Infelizmente, as crises também se internacionalizam e as torneiras fecham-se. Quase sempre, a cultura é a primeira a sofrer as consequências da seca. Um trabalho de anos, concertado, pode tornar-se praticamente inútil se não for feito de forma continuada, e hoje sinto que corremos esse risco. Além disso, em Portugal somos apenas dez milhões de habitantes — e dez milhões de habitantes no sistema mundial equivale a dizer que não temos massa crítica suficiente para nos afirmarmos. Se nunca fomos especialmente afirmativos, se ainda hoje vivemos à sombra das glórias dos Descobrimentos, num momento de crise internacional como o que atravessamos teremos uma dificuldade acrescida em sê-lo.

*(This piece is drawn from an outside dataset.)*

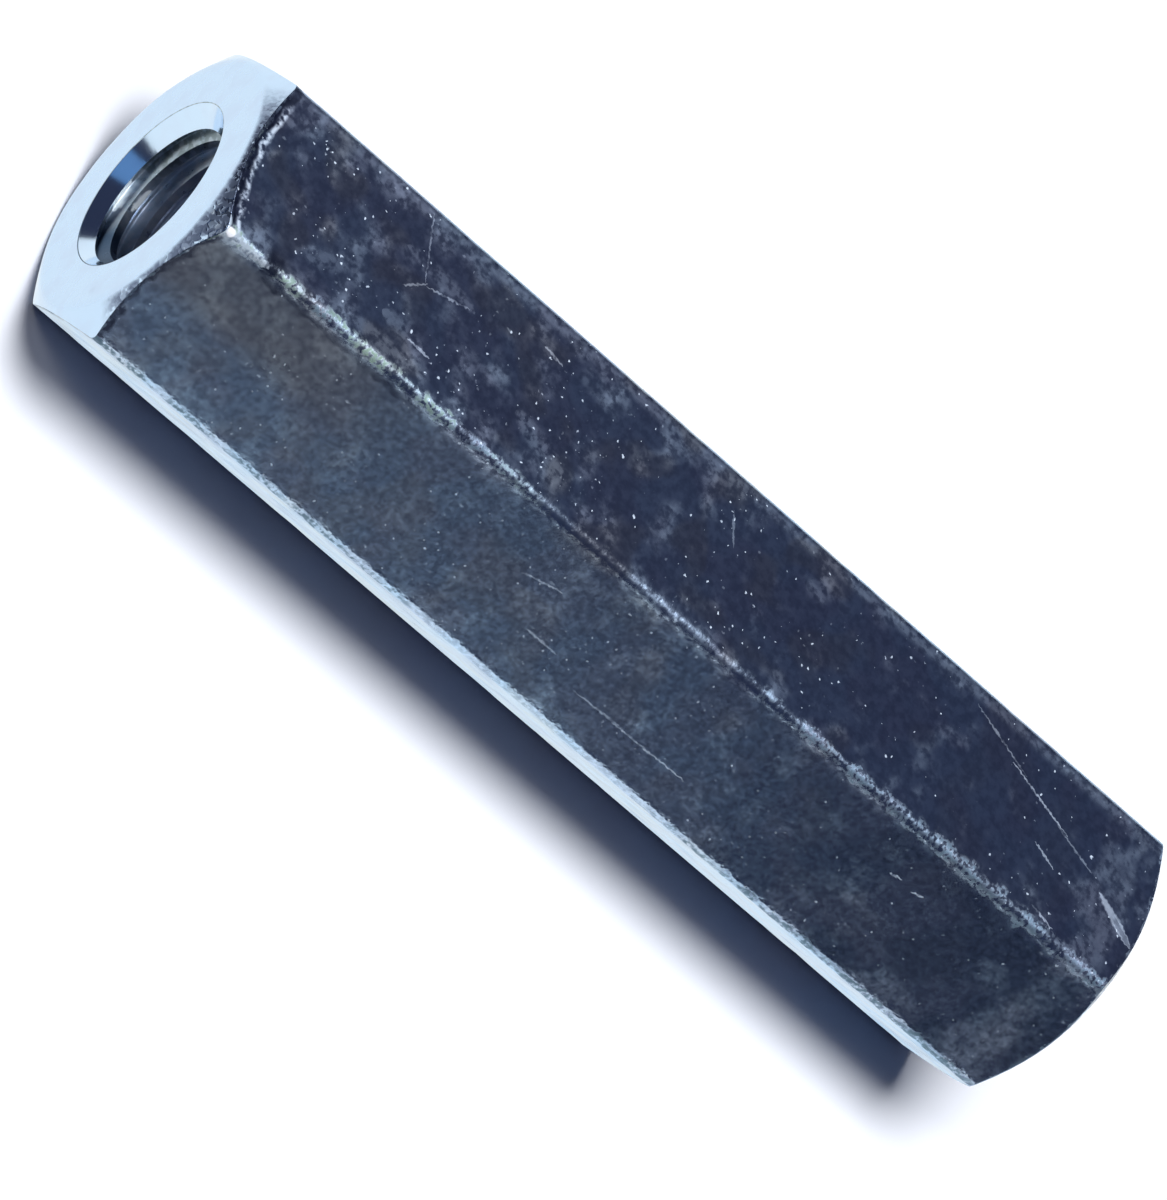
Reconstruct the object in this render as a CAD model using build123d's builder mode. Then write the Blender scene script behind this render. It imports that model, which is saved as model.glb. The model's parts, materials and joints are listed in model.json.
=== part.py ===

Tenho, pois, a noção de que, na questão particular da internacionalização da língua, são os outros países lusófonos, com um número de falantes de português muito superior ao nosso, que têm de tomar a dianteira. Mais do que todos, o Brasil, pois é aquele que se encontra em desenvolvimento mais acelerado e, simultaneamente, o único que tem o português como língua exclusiva e um sistema literário independente. Creio, aliás, que, ao ratificar o Acordo Ortográfico — ainda antes de saber se Angola ou Moçambique o fariam —, foi isto mesmo que o Estado português quis dizer ao Brasil, que o grande exportador da língua portuguesa está agora, decididamente, do outro lado do Atlântico. Custa-nos muito reduzirmo-nos à nossa insignificância; mas, se até o fado, que é a canção mais genuinamente portuguesa, tem raízes no Brasil (e por isso é tão bela), será que podia ser de outra maneira?
(*) Maria do Rosário Pedreira é editora e escritora. Licenciada em Línguas e Literaturas Modernas, ingressou na carreira editorial em 1987, sendo actualmente editora do Grupo LeYa. É autora de livros de poesia, ficção e literatura infanto-juvenil.